The individual in question is believed to be working as an English teacher for a year, having recently graduated from University. It is believed that the man moved to Tokyo with his best friend and he is reportedly glad to have had someone to share the last month with exploring the city.

Living in a sharehouse with ten strangers has, according to those familiar with the situation, been a mixed experience so far. However, given the location and relative cost of the man’s accommodation, most analysts say he has little to complain about.

The man’s new job, reportedly his first experience of long term full time employment, is said to be going well. Still in the training phase of his new job, the man is believed to be enjoying working with children despite his lack of previous experience in a teaching role.

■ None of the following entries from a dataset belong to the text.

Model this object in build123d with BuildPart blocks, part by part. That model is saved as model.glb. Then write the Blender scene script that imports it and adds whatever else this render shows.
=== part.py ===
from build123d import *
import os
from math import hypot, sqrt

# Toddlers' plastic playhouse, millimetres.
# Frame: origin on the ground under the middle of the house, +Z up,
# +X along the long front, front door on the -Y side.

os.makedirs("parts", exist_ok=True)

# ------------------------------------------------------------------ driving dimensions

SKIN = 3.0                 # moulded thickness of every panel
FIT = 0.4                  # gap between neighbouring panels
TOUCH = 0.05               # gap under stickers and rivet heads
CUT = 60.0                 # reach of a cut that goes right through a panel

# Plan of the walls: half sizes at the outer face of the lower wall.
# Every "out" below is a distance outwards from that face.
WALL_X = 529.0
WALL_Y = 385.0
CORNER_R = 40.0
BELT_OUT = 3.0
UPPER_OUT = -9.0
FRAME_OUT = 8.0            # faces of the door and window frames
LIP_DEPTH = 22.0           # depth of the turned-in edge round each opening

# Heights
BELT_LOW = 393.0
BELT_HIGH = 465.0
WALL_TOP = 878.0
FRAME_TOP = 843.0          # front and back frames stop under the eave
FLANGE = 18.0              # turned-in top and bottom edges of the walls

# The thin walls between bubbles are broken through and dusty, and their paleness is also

A source, speaking exclusively to this publication, said “He’s getting used to navigating the city. He can use the public transport system fairly well now, and there’s only a fifty percent chance he’s going to get lost when he goes somewhere now – that’s a big improvement from a few weeks ago.”

The man reportedly had one quite significant incident while trying to pay his rent for the first time at a Japanese ATM. Some witnesses say the man, who struggled for some 45 minutes, swore at the machine. Different witnesses described the man shouting. Others say he was nearly brought to tears out of frustration. Some have stated that the man did all three of these things, but such statements cannot be verified at this time.

The recent typhoon Hagibis, one of the strongest typhoons to hit Japan for several decades, passed over the man without incident.

Giving a rare comment to this publication, the man said, “I’m having a great time out here. I’ve learnt and discovered so much already. It’s everything I hoped for and more. The past month has been life-changing, and I can’t wait to see what happens over the next one.”